We try to talk ourselves out of ending the day’s excursion in Nashville, but the road gods out vote us. We wend our way down into that tight little river valley as the sun turns bilious and slips away. The Muse and her smart phone snag a room that will feed her frequent snoozer program and successfully navigate us to the door on the first try, almost effortlessly, more like snagging supper from the freezer than foraging for sustenance.

There was a time when entering an unfamiliar town at sunset would spark a small survival crisis, requiring some instinct to kick in, and I have that instinct in abundance. I can smell a decent hotel and turn an unknown corner to find myself in front of it. Same thing with restaurants, but smart phones blunt the need for such gifts. If the crowd can source most anything, where do individual gifts end up?

We change our shirts and head out for some feet on the street time, finding Printer’s Alley at the end of the block. A narrow brick affair indistinguishable from similar side streets in Brussels, Prague, Denver, Portland; anywhere. Famous for some unknown reason, it attracts tourists, and I notice myself transforming into a rube as I dodge stinky puddles and sleazy front door pitchmen. From inside I hear the cacophony common to bars everywhere, amplifiers turned up louder than the crowd, musicians in uneasy combat with themselves. We find a british-themed pub and a surprisingly decent supper that insists that the foodie movement thrives here.
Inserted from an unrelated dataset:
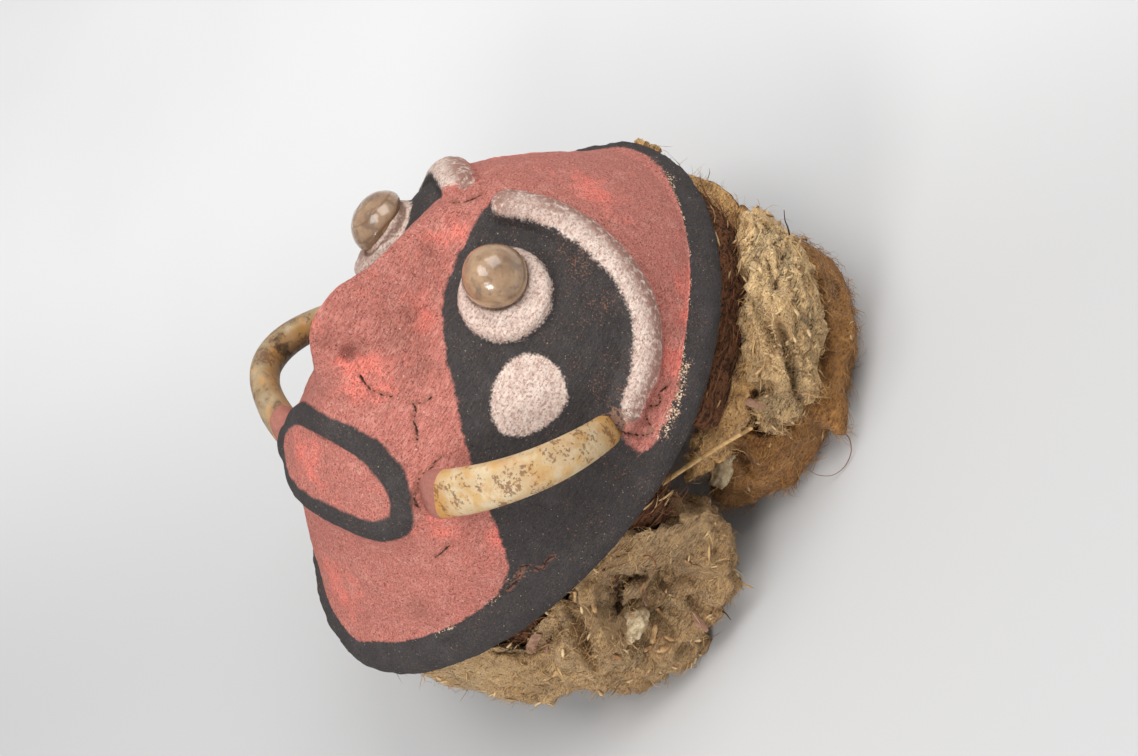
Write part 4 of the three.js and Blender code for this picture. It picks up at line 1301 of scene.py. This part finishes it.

We’d poisoned ourselves on breakfast, stopping at a place famous for their biscuits. I’ve never understood the purpose of the biscuit, other than as a means to transfer shortening past an unsuspecting palate. Nobody’s supposed to eat shortening—it’s poisonous—so I guess swathing it in soft flour might make some sense if your butt’s threatening to fall off from hunger. Nobody’s butt was threatening to fall off from hunger in this place, though some might have been capable of uncoupling to live independently from their mother organism. Biscuits are butt builders, not food, and that breakfast, where the sausage seemed about 90% sawdust and even the eggs came ruined, encouraged every negative stereotype ever held about Southern cooking.

Beware of anyplace proclaiming itself famous for anything. Nashville, or what locals have come to refer to as NashVegas, claims fame for music, but walk the streets past the shoulder to shoulder clubs adjacent to the Ryman Auditorium, and you’d swear it should be more famous for nostalgia. Fame will do this to ya, to anyone. In each club, ernest, sweating musicians assailed the room with someone else’s greatest hits, insisting that Alabama is still one sweet home or that Hank Williams Jr was once a star worthy of covering. And the crowds seem convinced, though lubrication seems required. Lubrication and an equal or greater measure of aching yearn to be a part of the fame this city proclaims. It’s a conspiracy, unequal parts piracy and heresy, as original as sin.

I’d asked our waiter at supper where we might find some place hosting acoustic sets and he frowned unencouragingly. “Not too many doing that anymore,” he mourned, “Damnit. They’re all amplified now, like that place across the street.” He mentioned one place, though, a mile hike away, where we might have some luck. We hiked, finding sound best listened to outside the club when we got there. A friend suggested (via smarty phone) another venue and we hopped a cab there. They had acoustic music but the audience, or, more properly, crowd, seemed amplified. Not even the musicians, and there were several really terrific players among them, could hear what they were producing.

So much of our culture seems in pursuit of the past, often a past that never really existed. Old timey bluegrass music as a popular medium stretches all the way back to only the late forties, introduced then as a centuries-old tradition. But the later mass market varieties existed only in small rooms and halls before modern media started shoving it out to the masses, utterly transforming both the music and the audience, turning them both into nostalgia whores.

The old Confederacy was never an Old Kentucky Home holding cooling mint julips and gentile conversation, but a shockingly brutal experiment in crony capitalism, the detritus of which still thrives on both sides of the remaining railroad tracks. Most were dirt poor and many were broken by it, but defiant; a defiance still resonating in the music favored here. The tunes remembered and the ones still nostalgically performed seem to each be telling the same story, a mantra in 4/4 time, embellished with smarty-assed grace notes. Tell the man what he can do with his julep, I’ll hush up my mug if you’ll fill up my jug with that good old mountain dew.

Even those who stayed seemed to find a way to escape the oppression. Those who visit engage in the resonant rage vicariously, fueling an entire industry this place now claimes to be famous for. I reflected as we returned to our hotel just how fortunate I’d been to escape from the music industry before it killed me. I could have been famous, and that, most certainly, would have been the end of everything but the dedicated nostalgia of whomever I used to be. There is no more powerful present than an eternally unrecoverable past.